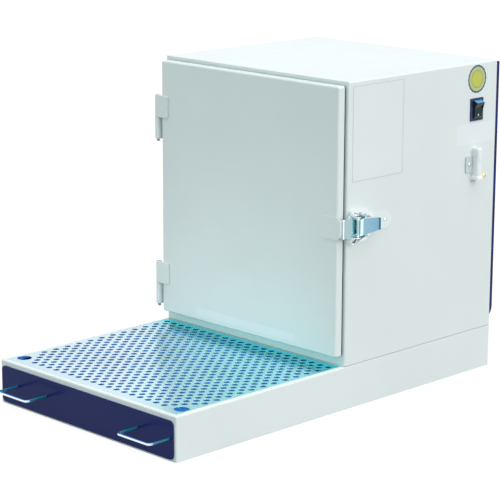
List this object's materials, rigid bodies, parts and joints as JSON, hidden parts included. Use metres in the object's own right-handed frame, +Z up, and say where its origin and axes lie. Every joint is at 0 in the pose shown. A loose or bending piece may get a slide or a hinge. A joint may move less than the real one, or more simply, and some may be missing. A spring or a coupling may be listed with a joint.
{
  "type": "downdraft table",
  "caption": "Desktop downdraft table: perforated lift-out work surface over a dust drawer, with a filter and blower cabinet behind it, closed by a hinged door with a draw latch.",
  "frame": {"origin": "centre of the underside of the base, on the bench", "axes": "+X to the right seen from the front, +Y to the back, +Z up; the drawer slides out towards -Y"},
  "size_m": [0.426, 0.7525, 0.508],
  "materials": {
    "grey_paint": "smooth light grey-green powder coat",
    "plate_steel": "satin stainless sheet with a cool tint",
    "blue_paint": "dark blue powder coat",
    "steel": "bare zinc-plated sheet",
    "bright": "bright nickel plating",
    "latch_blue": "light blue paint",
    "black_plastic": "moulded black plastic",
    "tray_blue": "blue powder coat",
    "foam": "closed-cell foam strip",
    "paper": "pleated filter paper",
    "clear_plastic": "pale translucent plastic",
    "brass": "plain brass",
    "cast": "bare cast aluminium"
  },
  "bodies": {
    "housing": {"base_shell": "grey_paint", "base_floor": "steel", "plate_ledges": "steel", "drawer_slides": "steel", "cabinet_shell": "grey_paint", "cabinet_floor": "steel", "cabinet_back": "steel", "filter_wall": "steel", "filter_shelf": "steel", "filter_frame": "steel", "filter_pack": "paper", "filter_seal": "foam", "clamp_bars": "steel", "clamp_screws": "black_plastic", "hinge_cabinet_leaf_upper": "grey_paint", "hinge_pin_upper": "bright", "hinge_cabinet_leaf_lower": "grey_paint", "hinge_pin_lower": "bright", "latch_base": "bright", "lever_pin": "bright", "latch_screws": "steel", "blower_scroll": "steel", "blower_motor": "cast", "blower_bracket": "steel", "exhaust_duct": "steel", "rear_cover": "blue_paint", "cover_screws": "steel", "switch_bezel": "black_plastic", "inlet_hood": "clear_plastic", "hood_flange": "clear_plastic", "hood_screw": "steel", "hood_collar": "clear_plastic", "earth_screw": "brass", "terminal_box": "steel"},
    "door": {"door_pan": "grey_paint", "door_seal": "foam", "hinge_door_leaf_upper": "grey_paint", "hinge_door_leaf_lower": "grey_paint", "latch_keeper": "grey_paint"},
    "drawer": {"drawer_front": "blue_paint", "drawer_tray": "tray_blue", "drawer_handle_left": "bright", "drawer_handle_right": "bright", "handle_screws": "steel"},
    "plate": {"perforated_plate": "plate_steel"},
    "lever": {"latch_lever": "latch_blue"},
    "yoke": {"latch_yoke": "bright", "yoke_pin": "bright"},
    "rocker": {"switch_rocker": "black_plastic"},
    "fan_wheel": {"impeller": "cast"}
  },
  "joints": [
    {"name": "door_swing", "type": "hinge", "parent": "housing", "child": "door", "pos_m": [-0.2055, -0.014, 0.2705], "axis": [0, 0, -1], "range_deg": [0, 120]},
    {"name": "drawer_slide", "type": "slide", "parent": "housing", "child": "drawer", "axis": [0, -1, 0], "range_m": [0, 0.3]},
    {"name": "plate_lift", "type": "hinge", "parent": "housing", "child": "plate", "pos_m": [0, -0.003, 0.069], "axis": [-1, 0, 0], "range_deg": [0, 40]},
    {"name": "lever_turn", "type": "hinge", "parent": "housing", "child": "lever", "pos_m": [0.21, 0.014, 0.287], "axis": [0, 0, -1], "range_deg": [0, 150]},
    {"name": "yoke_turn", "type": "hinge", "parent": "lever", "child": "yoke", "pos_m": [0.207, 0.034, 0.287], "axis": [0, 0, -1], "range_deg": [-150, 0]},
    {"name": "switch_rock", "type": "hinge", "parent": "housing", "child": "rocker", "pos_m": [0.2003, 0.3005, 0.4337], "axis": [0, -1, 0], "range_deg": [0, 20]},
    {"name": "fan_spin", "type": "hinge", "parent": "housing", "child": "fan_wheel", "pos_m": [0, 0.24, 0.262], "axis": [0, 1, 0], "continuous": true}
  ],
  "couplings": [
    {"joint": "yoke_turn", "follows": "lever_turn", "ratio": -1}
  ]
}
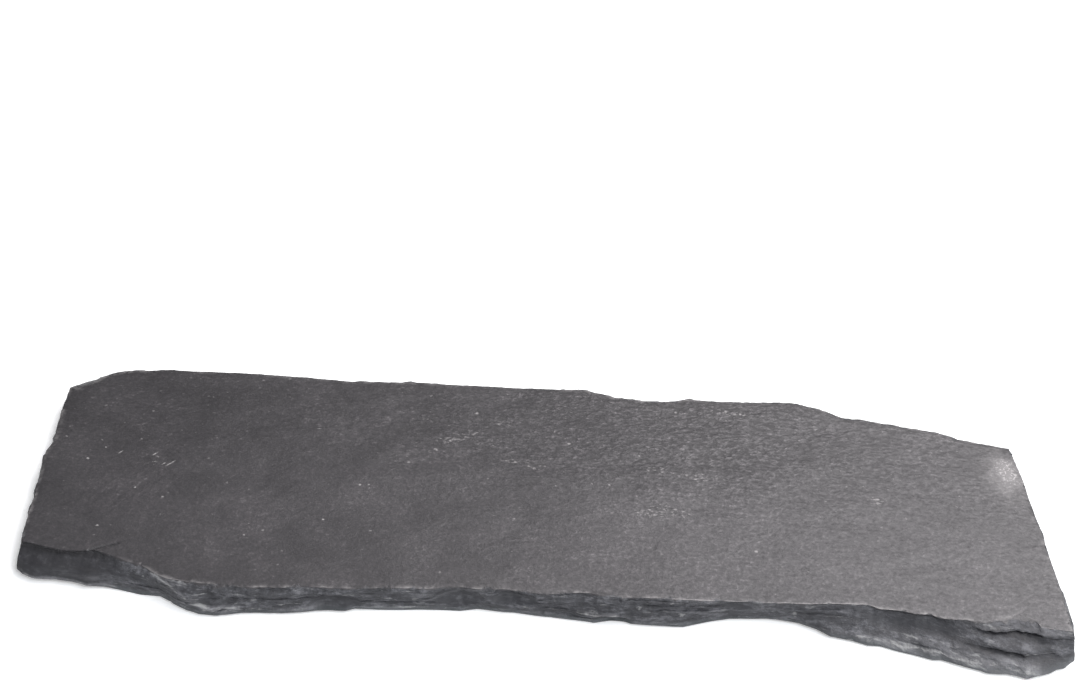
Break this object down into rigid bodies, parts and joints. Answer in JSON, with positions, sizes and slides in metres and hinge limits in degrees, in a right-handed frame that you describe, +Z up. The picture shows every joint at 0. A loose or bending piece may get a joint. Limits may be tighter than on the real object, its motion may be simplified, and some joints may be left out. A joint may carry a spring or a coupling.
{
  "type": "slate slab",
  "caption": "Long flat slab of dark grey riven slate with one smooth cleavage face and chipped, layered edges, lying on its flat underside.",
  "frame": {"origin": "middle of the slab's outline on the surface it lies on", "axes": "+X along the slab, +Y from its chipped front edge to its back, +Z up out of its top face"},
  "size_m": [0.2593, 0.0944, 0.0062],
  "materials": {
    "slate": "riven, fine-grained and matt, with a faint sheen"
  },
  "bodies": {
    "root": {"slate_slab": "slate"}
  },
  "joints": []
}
==========
**Task objective**
In full and verbatim, repeat the records given above.

**Response to the exercise**
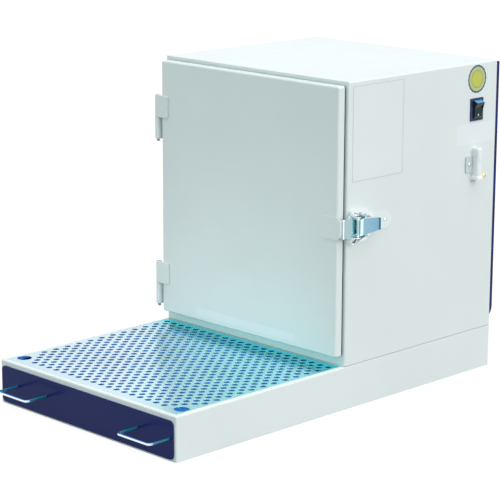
List this object's materials, rigid bodies, parts and joints as JSON, hidden parts included. Use metres in the object's own right-handed frame, +Z up, and say where its origin and axes lie. Every joint is at 0 in the pose shown. A loose or bending piece may get a slide or a hinge. A joint may move less than the real one, or more simply, and some may be missing. A spring or a coupling may be listed with a joint.
{
  "type": "downdraft table",
  "caption": "Desktop downdraft table: perforated lift-out work surface over a dust drawer, with a filter and blower cabinet behind it, closed by a hinged door with a draw latch.",
  "frame": {"origin": "centre of the underside of the base, on the bench", "axes": "+X to the right seen from the front, +Y to the back, +Z up; the drawer slides out towards -Y"},
  "size_m": [0.426, 0.7525, 0.508],
  "materials": {
    "grey_paint": "smooth light grey-green powder coat",
    "plate_steel": "satin stainless sheet with a cool tint",
    "blue_paint": "dark blue powder coat",
    "steel": "bare zinc-plated sheet",
    "bright": "bright nickel plating",
    "latch_blue": "light blue paint",
    "black_plastic": "moulded black plastic",
    "tray_blue": "blue powder coat",
    "foam": "closed-cell foam strip",
    "paper": "pleated filter paper",
    "clear_plastic": "pale translucent plastic",
    "brass": "plain brass",
    "cast": "bare cast aluminium"
  },
  "bodies": {
    "housing": {"base_shell": "grey_paint", "base_floor": "steel", "plate_ledges": "steel", "drawer_slides": "steel", "cabinet_shell": "grey_paint", "cabinet_floor": "steel", "cabinet_back": "steel", "filter_wall": "steel", "filter_shelf": "steel", "filter_frame": "steel", "filter_pack": "paper", "filter_seal": "foam", "clamp_bars": "steel", "clamp_screws": "black_plastic", "hinge_cabinet_leaf_upper": "grey_paint", "hinge_pin_upper": "bright", "hinge_cabinet_leaf_lower": "grey_paint", "hinge_pin_lower": "bright", "latch_base": "bright", "lever_pin": "bright", "latch_screws": "steel", "blower_scroll": "steel", "blower_motor": "cast", "blower_bracket": "steel", "exhaust_duct": "steel", "rear_cover": "blue_paint", "cover_screws": "steel", "switch_bezel": "black_plastic", "inlet_hood": "clear_plastic", "hood_flange": "clear_plastic", "hood_screw": "steel", "hood_collar": "clear_plastic", "earth_screw": "brass", "terminal_box": "steel"},
    "door": {"door_pan": "grey_paint", "door_seal": "foam", "hinge_door_leaf_upper": "grey_paint", "hinge_door_leaf_lower": "grey_paint", "latch_keeper": "grey_paint"},
    "drawer": {"drawer_front": "blue_paint", "drawer_tray": "tray_blue", "drawer_handle_left": "bright", "drawer_handle_right": "bright", "handle_screws": "steel"},
    "plate": {"perforated_plate": "plate_steel"},
    "lever": {"latch_lever": "latch_blue"},
    "yoke": {"latch_yoke": "bright", "yoke_pin": "bright"},
    "rocker": {"switch_rocker": "black_plastic"},
    "fan_wheel": {"impeller": "cast"}
  },
  "joints": [
    {"name": "door_swing", "type": "hinge", "parent": "housing", "child": "door", "pos_m": [-0.2055, -0.014, 0.2705], "axis": [0, 0, -1], "range_deg": [0, 120]},
    {"name": "drawer_slide", "type": "slide", "parent": "housing", "child": "drawer", "axis": [0, -1, 0], "range_m": [0, 0.3]},
    {"name": "plate_lift", "type": "hinge", "parent": "housing", "child": "plate", "pos_m": [0, -0.003, 0.069], "axis": [-1, 0, 0], "range_deg": [0, 40]},
    {"name": "lever_turn", "type": "hinge", "parent": "housing", "child": "lever", "pos_m": [0.21, 0.014, 0.287], "axis": [0, 0, -1], "range_deg": [0, 150]},
    {"name": "yoke_turn", "type": "hinge", "parent": "lever", "child": "yoke", "pos_m": [0.207, 0.034, 0.287], "axis": [0, 0, -1], "range_deg": [-150, 0]},
    {"name": "switch_rock", "type": "hinge", "parent": "housing", "child": "rocker", "pos_m": [0.2003, 0.3005, 0.4337], "axis": [0, -1, 0], "range_deg": [0, 20]},
    {"name": "fan_spin", "type": "hinge", "parent": "housing", "child": "fan_wheel", "pos_m": [0, 0.24, 0.262], "axis": [0, 1, 0], "continuous": true}
  ],
  "couplings": [
    {"joint": "yoke_turn", "follows": "lever_turn", "ratio": -1}
  ]
}
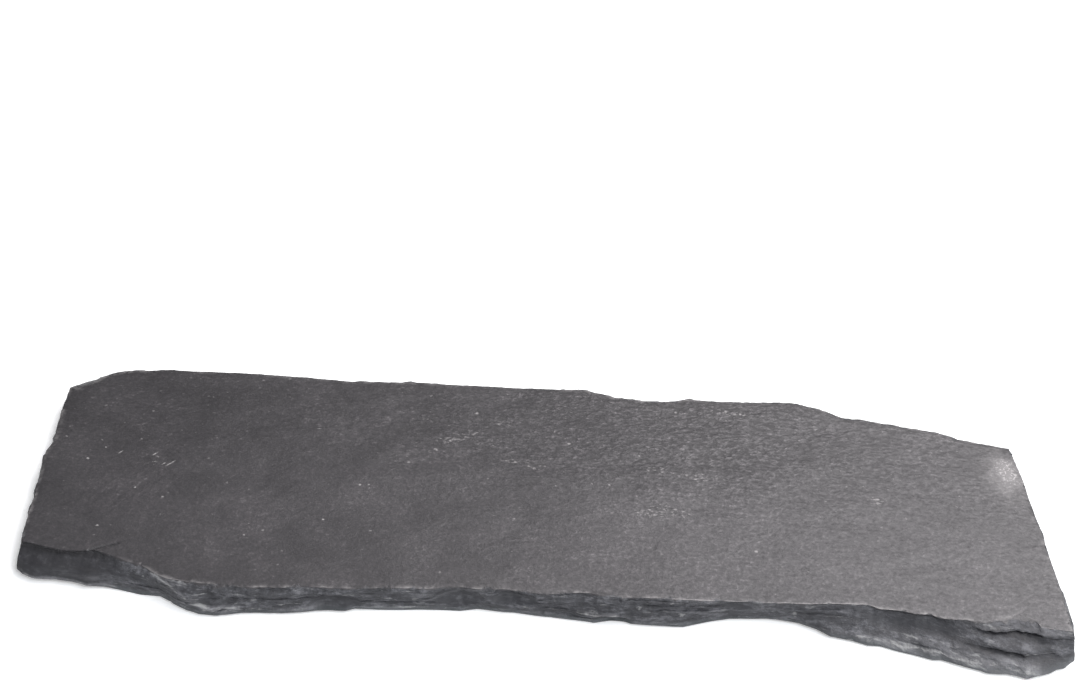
Break this object down into rigid bodies, parts and joints. Answer in JSON, with positions, sizes and slides in metres and hinge limits in degrees, in a right-handed frame that you describe, +Z up. The picture shows every joint at 0. A loose or bending piece may get a joint. Limits may be tighter than on the real object, its motion may be simplified, and some joints may be left out. A joint may carry a spring or a coupling.
{
  "type": "slate slab",
  "caption": "Long flat slab of dark grey riven slate with one smooth cleavage face and chipped, layered edges, lying on its flat underside.",
  "frame": {"origin": "middle of the slab's outline on the surface it lies on", "axes": "+X along the slab, +Y from its chipped front edge to its back, +Z up out of its top face"},
  "size_m": [0.2593, 0.0944, 0.0062],
  "materials": {
    "slate": "riven, fine-grained and matt, with a faint sheen"
  },
  "bodies": {
    "root": {"slate_slab": "slate"}
  },
  "joints": []
}